▶ WHAT YOU ARE ASKED TO DO: Only the lines from the line that has "obj.matrix_parent_inverse = Matrix.Identity(4)" through the line that has "imported = [obj" should be reproduced, exactly and with both ends kept.

▶ AVAILABLE DATA:

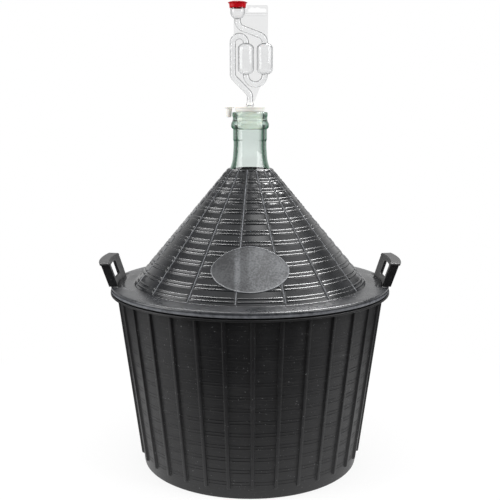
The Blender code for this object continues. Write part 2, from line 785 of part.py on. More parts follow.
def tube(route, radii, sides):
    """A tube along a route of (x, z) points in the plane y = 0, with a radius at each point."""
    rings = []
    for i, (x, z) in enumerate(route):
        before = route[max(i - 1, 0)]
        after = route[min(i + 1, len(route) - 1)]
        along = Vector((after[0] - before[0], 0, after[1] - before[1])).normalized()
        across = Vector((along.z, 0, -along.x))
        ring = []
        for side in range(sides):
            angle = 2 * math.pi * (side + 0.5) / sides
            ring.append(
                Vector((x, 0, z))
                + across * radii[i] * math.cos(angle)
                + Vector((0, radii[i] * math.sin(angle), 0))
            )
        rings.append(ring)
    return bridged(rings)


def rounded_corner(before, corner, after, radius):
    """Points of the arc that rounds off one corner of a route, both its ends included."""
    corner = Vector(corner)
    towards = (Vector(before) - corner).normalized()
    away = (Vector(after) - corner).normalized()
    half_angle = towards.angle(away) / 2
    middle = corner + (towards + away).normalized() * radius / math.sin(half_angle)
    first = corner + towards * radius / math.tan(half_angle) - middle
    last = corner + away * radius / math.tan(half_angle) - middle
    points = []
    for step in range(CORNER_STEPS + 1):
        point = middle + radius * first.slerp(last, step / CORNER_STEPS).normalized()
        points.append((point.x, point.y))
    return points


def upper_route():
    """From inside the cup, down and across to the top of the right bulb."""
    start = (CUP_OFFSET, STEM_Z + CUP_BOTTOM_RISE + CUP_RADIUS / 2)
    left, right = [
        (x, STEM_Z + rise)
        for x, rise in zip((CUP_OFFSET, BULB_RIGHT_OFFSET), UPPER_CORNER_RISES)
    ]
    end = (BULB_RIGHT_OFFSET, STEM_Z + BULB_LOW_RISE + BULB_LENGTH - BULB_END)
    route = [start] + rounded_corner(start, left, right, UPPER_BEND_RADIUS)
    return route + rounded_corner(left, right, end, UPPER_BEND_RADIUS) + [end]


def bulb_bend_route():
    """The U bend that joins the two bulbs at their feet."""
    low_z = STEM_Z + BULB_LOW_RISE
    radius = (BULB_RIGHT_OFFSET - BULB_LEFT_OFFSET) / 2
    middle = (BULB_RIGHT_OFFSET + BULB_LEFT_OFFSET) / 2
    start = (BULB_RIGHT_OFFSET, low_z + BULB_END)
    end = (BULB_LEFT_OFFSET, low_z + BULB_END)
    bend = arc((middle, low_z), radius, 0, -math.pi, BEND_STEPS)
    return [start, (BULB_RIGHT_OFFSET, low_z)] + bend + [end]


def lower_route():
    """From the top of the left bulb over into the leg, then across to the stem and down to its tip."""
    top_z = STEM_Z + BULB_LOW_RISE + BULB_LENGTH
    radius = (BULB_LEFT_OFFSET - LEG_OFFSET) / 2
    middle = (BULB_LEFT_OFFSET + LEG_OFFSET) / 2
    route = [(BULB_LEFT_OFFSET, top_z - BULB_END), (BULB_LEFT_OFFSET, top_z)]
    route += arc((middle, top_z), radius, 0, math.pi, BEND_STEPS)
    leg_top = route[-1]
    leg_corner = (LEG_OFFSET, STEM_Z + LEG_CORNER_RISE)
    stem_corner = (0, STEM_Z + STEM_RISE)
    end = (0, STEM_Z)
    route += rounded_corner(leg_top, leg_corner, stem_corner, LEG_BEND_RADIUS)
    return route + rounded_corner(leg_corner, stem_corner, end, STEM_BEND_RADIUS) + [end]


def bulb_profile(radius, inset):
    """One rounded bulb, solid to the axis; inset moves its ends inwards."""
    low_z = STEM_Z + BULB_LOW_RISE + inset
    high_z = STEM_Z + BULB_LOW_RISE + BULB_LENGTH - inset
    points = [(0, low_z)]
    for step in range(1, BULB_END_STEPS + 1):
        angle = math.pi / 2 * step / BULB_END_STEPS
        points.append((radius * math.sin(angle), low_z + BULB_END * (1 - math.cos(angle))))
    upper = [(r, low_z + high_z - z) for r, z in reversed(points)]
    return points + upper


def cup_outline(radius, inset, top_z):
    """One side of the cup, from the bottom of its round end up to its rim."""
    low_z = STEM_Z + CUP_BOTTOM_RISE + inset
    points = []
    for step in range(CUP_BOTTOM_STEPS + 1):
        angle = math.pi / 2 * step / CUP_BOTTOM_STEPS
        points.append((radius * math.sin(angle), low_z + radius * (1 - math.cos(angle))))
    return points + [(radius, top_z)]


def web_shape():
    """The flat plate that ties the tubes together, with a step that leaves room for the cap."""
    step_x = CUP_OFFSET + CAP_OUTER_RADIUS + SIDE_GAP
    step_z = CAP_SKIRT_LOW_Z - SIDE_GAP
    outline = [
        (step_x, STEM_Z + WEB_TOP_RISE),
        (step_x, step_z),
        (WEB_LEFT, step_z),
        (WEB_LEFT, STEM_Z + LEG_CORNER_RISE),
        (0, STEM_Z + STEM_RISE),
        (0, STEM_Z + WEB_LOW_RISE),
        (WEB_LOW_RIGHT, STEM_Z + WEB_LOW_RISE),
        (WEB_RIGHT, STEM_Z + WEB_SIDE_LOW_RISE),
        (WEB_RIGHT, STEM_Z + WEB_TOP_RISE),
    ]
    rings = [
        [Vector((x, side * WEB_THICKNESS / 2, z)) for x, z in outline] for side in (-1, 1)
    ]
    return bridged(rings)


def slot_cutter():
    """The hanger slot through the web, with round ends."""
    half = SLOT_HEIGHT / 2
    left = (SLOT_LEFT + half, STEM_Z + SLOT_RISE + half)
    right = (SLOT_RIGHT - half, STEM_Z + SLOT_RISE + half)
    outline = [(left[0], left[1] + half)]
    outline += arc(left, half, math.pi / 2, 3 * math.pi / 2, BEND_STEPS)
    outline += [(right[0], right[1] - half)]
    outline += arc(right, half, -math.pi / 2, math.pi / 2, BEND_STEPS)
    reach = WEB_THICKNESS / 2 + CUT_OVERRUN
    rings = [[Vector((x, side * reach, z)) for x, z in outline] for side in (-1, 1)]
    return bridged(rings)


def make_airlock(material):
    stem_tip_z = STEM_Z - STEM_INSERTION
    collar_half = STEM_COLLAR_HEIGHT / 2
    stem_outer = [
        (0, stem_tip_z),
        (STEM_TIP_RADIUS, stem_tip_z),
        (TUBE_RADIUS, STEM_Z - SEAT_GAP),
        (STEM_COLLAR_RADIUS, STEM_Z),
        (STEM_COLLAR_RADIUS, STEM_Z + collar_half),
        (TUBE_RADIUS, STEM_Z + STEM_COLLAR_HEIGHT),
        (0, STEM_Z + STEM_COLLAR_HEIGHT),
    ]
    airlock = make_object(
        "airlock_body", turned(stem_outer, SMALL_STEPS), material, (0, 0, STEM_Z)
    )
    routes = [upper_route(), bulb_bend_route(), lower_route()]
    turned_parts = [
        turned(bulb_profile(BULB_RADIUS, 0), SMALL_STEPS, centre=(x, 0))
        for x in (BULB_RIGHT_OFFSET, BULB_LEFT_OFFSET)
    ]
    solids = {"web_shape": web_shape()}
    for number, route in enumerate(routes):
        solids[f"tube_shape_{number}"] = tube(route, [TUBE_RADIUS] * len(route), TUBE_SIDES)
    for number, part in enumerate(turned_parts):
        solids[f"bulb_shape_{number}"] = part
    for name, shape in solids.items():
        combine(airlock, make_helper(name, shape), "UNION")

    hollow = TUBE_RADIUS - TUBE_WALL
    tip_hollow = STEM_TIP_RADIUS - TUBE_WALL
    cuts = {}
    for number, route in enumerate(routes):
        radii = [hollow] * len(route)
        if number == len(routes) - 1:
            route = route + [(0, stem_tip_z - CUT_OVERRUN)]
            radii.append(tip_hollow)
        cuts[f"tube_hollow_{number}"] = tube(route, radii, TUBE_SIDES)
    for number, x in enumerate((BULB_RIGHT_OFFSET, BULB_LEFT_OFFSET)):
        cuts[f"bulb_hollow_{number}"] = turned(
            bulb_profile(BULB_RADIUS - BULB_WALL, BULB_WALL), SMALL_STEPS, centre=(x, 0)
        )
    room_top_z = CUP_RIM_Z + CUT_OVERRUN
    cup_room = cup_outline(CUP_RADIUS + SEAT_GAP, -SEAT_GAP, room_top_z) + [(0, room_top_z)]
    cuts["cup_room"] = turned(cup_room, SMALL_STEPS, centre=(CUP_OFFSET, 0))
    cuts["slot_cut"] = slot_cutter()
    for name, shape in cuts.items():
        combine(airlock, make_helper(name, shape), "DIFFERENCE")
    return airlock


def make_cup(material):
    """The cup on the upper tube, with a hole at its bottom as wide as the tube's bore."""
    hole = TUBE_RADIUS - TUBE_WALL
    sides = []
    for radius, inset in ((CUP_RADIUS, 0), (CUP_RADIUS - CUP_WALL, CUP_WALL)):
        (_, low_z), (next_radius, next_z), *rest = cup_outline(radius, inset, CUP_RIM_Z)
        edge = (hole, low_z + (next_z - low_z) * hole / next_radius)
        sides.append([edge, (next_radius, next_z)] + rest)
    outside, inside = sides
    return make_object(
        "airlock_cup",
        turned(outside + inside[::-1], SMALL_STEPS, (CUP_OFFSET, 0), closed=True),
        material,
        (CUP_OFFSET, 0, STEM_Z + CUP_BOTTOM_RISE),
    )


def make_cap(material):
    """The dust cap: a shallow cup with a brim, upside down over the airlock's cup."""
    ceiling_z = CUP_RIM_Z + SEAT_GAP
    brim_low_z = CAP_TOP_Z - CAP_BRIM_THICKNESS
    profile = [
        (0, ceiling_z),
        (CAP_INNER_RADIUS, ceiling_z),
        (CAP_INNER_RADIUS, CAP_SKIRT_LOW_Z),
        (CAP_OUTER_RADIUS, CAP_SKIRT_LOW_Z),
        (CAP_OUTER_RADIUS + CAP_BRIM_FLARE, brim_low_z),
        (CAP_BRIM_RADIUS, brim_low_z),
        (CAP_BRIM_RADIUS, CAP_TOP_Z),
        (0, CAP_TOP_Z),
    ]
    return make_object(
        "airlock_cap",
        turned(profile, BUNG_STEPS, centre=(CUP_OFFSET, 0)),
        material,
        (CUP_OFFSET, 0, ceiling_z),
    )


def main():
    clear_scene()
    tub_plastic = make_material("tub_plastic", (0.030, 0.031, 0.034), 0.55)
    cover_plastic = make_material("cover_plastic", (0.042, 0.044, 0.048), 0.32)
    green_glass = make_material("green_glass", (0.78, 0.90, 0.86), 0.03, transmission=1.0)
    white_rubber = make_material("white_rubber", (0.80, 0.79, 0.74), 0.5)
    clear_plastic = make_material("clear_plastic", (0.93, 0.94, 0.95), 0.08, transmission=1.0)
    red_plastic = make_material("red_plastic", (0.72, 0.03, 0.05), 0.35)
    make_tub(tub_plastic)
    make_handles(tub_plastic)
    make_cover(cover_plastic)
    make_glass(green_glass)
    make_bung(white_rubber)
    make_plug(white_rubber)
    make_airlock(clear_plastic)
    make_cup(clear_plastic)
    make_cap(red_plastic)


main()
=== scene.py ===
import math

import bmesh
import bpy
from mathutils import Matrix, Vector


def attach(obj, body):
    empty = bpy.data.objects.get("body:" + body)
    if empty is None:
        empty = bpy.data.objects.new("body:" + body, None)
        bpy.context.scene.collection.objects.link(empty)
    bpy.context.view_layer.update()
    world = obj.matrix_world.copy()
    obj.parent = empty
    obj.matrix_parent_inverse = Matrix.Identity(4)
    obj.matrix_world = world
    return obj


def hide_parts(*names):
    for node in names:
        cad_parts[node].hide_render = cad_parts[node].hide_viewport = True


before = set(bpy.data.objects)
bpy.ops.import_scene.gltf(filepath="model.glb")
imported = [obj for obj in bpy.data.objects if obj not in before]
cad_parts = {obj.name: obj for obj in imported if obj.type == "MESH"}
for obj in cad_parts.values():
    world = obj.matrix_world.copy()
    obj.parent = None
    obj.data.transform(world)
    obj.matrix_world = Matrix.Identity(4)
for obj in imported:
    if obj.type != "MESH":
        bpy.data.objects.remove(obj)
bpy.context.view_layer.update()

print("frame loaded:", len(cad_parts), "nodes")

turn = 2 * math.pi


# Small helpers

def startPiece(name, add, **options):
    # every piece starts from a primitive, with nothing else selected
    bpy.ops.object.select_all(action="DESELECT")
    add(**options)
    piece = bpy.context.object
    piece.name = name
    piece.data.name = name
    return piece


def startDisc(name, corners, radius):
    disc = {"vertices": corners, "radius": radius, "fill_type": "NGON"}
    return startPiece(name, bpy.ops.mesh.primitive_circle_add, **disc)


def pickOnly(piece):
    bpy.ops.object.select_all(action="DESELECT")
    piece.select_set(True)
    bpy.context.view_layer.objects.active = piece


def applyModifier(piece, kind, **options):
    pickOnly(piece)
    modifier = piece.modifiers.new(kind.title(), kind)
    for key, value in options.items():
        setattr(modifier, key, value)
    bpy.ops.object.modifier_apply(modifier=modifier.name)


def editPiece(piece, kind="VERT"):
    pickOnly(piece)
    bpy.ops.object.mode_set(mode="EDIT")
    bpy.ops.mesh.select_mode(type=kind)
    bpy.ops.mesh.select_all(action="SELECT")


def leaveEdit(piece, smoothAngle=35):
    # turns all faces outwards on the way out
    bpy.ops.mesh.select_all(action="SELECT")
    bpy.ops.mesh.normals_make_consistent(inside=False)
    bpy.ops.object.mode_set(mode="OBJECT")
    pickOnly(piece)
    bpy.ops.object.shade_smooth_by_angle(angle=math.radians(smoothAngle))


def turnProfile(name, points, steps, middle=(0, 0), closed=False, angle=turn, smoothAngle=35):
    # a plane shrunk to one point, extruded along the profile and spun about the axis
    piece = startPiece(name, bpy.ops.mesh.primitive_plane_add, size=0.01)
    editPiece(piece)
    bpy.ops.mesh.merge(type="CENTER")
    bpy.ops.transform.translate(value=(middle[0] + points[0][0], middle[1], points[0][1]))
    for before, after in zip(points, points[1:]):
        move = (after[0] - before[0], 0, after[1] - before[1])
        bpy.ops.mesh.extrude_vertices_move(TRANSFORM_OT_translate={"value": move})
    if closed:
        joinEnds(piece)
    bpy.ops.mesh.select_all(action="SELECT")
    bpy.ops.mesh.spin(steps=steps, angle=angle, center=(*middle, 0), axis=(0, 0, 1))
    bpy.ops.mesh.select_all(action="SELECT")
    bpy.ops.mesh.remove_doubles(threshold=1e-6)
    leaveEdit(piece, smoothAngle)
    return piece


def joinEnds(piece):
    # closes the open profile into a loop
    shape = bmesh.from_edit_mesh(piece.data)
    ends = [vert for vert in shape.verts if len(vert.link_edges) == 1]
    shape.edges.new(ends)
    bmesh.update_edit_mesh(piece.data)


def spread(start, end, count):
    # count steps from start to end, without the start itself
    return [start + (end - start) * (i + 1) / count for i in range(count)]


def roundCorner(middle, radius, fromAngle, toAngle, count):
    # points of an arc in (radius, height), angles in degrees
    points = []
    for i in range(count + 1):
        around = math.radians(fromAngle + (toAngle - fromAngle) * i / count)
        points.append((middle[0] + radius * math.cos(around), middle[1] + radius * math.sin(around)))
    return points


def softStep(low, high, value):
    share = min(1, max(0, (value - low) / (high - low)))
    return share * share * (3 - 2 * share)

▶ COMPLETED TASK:
    obj.matrix_parent_inverse = Matrix.Identity(4)
    obj.matrix_world = world
    return obj


def hide_parts(*names):
    for node in names:
        cad_parts[node].hide_render = cad_parts[node].hide_viewport = True


before = set(bpy.data.objects)
bpy.ops.import_scene.gltf(filepath="model.glb")
imported = [obj for obj in bpy.data.objects if obj not in before]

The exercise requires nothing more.